[Extracted information start]
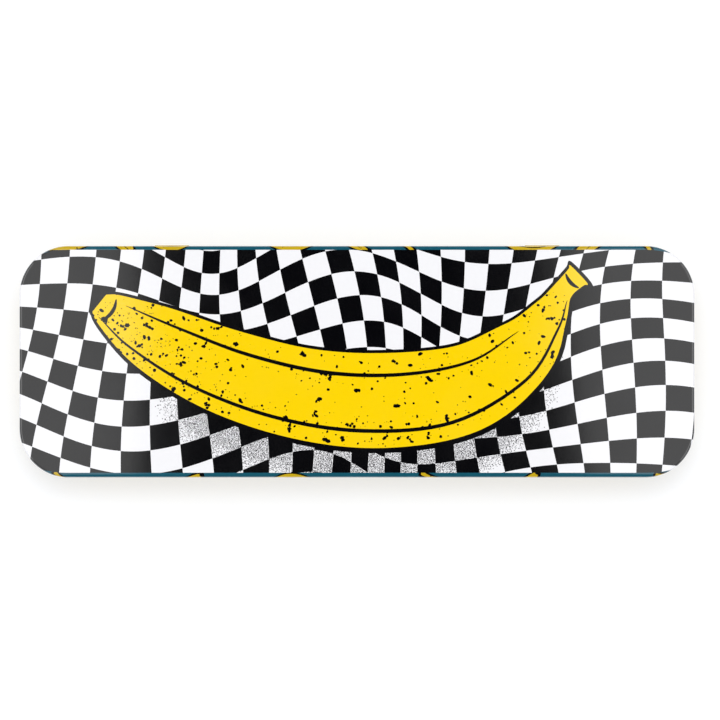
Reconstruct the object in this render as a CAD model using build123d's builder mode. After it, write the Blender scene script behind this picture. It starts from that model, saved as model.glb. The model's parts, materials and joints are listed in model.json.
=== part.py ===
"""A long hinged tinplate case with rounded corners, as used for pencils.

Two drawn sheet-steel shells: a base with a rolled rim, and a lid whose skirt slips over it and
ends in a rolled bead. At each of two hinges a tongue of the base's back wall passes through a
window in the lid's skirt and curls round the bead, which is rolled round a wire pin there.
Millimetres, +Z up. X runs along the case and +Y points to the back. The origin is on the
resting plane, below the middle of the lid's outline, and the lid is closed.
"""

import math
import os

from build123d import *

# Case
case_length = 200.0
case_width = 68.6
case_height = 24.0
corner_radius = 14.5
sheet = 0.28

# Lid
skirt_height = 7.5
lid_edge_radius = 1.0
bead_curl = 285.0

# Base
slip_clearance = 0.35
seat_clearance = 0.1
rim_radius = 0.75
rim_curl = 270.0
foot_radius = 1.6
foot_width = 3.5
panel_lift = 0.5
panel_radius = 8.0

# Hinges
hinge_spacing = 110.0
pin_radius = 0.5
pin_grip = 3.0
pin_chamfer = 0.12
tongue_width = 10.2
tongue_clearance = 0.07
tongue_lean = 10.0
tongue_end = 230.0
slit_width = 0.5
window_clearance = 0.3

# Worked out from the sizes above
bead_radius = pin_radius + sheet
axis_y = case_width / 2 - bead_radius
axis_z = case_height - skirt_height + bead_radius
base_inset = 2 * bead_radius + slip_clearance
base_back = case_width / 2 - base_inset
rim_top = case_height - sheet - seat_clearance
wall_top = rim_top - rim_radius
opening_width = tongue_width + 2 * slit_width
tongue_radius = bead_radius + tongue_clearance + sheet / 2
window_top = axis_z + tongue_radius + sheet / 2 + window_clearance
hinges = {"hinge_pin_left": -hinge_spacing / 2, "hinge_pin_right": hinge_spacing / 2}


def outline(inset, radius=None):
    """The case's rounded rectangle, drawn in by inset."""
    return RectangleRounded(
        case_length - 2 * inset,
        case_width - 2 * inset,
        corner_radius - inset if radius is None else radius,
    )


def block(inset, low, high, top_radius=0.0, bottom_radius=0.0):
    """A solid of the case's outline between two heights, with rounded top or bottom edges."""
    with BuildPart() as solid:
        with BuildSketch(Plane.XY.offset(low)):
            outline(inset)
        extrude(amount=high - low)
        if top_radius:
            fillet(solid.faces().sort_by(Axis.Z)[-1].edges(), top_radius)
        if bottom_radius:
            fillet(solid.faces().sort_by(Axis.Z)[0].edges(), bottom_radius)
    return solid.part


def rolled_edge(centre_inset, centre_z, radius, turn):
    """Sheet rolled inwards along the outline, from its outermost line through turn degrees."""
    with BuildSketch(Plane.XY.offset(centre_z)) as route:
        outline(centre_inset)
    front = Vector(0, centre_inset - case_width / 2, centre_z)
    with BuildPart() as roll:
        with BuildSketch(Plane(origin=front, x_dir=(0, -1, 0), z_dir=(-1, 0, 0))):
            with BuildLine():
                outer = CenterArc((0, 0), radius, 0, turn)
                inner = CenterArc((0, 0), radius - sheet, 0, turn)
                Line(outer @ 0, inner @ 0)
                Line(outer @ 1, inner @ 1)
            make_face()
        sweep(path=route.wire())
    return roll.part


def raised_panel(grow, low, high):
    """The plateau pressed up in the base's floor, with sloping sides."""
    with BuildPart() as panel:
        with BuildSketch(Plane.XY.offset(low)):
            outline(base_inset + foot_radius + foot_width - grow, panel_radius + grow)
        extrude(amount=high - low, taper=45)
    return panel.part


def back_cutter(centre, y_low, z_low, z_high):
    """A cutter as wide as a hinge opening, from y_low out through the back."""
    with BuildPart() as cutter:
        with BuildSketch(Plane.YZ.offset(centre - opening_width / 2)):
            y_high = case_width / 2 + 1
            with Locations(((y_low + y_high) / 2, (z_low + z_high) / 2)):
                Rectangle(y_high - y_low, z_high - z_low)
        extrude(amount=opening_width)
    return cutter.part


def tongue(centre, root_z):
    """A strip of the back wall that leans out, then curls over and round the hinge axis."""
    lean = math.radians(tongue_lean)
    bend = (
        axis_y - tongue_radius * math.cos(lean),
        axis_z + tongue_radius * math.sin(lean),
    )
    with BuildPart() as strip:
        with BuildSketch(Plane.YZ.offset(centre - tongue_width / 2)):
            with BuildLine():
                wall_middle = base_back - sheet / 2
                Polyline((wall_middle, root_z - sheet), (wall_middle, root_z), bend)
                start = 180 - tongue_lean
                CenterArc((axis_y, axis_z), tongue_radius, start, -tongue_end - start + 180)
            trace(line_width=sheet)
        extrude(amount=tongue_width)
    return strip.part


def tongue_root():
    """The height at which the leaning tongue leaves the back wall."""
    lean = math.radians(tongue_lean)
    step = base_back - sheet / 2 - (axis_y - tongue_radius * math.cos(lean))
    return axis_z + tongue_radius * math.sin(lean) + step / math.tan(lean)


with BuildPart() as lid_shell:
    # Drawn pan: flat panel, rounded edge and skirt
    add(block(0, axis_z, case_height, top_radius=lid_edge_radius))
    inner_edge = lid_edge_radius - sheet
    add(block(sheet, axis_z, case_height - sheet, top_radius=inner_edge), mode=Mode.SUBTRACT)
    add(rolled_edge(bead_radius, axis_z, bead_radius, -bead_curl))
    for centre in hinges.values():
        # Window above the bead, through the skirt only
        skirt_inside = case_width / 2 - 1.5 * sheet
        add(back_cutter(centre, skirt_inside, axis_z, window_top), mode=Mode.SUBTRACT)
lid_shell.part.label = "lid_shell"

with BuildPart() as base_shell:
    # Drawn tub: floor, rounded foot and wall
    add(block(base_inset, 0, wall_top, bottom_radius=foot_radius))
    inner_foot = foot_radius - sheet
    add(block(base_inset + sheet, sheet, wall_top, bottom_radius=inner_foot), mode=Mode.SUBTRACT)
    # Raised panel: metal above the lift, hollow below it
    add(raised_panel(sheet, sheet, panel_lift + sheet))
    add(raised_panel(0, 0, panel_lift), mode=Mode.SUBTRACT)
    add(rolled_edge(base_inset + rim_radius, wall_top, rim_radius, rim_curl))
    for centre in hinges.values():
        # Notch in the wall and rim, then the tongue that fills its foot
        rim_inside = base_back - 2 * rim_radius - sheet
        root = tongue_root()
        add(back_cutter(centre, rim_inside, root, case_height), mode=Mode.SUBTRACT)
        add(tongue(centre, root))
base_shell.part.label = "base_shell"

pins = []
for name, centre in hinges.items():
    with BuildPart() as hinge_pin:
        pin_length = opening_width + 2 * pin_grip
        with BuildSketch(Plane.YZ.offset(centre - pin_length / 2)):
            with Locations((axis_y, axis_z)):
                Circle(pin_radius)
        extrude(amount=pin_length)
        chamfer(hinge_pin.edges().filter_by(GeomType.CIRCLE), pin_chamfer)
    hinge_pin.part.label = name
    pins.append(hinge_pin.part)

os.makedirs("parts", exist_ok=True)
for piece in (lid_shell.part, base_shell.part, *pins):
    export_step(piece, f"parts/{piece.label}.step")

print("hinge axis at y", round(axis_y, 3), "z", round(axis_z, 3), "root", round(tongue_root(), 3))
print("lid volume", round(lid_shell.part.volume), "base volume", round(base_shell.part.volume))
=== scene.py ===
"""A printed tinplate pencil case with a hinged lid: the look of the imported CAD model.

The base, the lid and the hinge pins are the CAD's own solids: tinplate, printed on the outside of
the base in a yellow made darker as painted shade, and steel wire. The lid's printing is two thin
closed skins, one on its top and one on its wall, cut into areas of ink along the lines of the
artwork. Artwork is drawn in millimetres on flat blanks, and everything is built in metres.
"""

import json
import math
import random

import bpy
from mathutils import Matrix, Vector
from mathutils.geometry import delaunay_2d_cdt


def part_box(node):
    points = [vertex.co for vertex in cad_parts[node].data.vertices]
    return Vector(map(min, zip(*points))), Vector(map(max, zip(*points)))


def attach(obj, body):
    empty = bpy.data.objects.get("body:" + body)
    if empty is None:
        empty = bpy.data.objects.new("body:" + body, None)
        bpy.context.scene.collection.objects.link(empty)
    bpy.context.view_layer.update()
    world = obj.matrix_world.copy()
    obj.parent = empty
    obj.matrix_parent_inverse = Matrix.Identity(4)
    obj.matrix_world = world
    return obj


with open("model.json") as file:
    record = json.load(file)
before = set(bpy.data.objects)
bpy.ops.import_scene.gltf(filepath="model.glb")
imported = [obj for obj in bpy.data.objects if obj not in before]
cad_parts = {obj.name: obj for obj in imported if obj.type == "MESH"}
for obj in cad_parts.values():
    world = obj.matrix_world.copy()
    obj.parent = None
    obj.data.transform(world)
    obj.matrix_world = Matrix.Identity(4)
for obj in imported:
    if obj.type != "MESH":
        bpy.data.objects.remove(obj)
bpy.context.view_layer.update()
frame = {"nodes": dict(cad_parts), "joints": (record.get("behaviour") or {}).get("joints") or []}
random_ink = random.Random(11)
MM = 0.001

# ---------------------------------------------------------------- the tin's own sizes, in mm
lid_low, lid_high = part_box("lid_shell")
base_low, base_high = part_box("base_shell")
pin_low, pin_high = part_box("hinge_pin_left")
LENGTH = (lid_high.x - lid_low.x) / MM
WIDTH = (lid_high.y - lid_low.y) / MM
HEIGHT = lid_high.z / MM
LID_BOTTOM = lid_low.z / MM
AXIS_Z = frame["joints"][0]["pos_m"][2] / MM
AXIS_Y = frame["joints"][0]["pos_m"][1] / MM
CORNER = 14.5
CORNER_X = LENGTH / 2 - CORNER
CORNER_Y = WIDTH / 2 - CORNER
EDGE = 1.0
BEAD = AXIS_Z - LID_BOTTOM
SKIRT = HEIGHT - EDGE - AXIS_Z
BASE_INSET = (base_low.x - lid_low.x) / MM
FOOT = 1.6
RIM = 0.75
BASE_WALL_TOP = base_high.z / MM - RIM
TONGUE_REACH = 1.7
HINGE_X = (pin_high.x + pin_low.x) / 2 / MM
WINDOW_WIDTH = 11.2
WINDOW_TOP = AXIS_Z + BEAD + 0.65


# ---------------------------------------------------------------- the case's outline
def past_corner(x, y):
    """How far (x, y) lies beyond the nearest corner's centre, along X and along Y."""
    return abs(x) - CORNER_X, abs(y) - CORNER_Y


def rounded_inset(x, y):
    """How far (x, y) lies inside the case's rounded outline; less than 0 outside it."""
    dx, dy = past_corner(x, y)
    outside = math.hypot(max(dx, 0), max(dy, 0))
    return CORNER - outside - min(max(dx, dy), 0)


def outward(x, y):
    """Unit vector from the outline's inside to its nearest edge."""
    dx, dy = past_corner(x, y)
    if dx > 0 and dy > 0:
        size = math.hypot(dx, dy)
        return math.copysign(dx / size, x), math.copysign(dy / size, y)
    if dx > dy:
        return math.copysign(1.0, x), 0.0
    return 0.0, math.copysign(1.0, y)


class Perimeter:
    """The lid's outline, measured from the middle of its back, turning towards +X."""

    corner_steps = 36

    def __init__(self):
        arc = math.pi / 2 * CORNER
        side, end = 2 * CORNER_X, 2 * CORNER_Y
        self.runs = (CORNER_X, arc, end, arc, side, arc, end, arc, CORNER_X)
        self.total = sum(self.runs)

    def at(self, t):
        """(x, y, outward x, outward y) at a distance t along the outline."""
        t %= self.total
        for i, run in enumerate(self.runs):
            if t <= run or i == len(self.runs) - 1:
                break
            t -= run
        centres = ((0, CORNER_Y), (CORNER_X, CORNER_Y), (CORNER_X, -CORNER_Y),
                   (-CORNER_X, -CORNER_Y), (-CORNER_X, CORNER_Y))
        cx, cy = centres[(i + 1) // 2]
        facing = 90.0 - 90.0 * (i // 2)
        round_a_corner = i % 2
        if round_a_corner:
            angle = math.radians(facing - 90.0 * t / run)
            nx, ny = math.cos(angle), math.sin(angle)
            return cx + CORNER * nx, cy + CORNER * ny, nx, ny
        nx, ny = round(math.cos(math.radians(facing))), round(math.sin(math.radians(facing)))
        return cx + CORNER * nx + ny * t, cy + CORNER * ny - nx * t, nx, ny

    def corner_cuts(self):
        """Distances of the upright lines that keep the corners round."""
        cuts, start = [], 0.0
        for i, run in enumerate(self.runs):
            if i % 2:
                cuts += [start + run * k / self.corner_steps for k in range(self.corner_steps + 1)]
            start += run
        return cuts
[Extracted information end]
[Extracted information start]
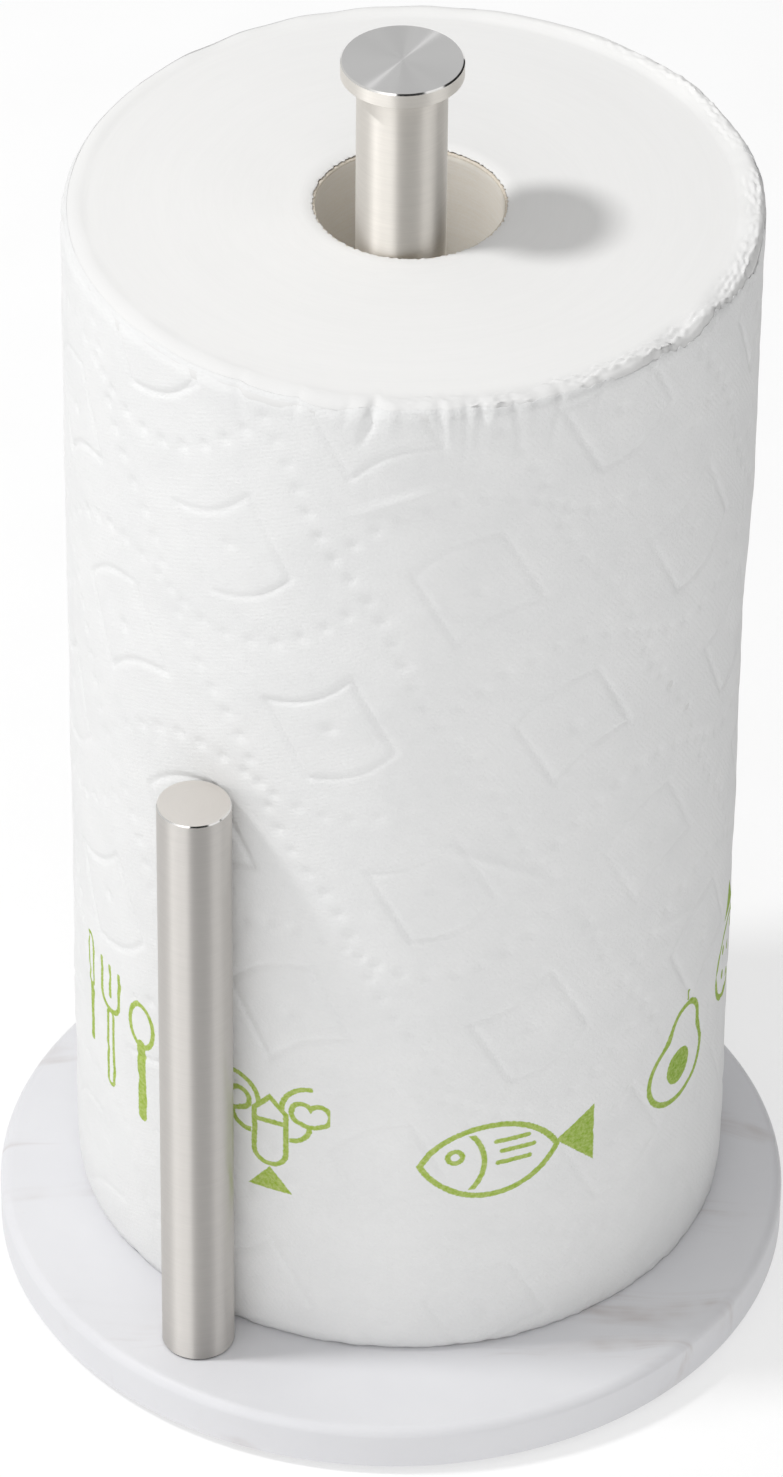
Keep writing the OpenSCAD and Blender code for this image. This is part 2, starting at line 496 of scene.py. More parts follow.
[Extracted information end]
[Extracted information start]
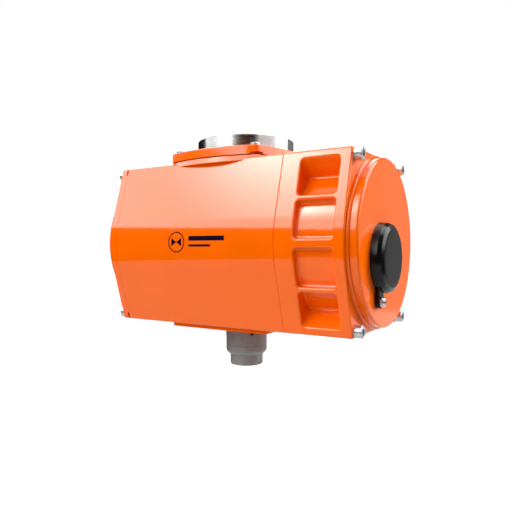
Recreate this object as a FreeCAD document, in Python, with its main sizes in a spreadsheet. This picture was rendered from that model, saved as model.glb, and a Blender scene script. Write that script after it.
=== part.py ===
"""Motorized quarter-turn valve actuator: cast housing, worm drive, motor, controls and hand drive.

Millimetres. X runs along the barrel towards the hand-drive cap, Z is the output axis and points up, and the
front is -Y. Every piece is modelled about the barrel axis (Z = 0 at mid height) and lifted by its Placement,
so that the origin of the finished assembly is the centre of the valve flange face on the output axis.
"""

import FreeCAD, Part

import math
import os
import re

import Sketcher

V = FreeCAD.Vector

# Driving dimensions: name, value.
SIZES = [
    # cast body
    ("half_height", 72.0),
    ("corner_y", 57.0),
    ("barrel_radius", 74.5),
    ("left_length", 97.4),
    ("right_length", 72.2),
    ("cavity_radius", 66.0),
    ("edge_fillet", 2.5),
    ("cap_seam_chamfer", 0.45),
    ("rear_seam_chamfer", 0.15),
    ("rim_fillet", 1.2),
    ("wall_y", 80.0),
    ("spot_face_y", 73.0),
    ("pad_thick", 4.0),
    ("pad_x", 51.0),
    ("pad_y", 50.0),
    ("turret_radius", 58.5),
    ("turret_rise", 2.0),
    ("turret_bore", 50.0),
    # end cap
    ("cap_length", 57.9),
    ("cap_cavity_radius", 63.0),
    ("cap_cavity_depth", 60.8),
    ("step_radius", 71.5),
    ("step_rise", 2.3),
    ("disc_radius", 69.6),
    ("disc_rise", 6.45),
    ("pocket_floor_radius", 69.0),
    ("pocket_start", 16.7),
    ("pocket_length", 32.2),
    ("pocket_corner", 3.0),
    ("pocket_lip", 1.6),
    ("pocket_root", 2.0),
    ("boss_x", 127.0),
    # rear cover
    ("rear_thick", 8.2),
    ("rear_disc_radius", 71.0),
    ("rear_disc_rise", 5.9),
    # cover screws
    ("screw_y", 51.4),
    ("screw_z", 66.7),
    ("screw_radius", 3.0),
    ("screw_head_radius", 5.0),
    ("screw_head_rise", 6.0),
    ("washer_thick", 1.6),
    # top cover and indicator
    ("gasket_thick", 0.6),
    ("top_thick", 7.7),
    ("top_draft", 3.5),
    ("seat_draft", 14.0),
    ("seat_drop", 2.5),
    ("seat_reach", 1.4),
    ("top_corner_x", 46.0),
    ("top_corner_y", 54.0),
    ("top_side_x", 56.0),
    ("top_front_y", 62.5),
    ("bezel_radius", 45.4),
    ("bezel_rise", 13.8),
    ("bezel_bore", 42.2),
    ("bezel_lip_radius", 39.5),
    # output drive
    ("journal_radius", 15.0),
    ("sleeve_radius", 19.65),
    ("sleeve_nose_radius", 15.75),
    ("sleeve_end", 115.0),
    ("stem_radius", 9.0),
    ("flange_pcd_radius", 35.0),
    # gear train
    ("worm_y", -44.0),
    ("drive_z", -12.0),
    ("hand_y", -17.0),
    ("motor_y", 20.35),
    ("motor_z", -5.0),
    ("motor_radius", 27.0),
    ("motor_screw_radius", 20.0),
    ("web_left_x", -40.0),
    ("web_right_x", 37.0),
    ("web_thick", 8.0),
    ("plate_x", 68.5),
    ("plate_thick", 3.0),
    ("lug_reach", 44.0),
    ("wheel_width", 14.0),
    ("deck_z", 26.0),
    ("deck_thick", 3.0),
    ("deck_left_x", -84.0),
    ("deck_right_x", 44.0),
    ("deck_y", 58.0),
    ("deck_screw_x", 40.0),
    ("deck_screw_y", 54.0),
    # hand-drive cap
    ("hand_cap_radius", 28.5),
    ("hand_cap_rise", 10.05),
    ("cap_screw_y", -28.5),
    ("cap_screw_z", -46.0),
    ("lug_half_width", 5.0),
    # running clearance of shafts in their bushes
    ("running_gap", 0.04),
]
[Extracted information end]
_Challenge_
Exactly reproduce the stretch from the line with "Recreate this object" through the line with "V = FreeCAD.Vector", including both ends and nothing else.

_Worked solution_
Recreate this object as a FreeCAD document, in Python, with its main sizes in a spreadsheet. This picture was rendered from that model, saved as model.glb, and a Blender scene script. Write that script after it.
=== part.py ===
"""Motorized quarter-turn valve actuator: cast housing, worm drive, motor, controls and hand drive.

Millimetres. X runs along the barrel towards the hand-drive cap, Z is the output axis and points up, and the
front is -Y. Every piece is modelled about the barrel axis (Z = 0 at mid height) and lifted by its Placement,
so that the origin of the finished assembly is the centre of the valve flange face on the output axis.
"""

import FreeCAD, Part

import math
import os
import re

import Sketcher

V = FreeCAD.Vector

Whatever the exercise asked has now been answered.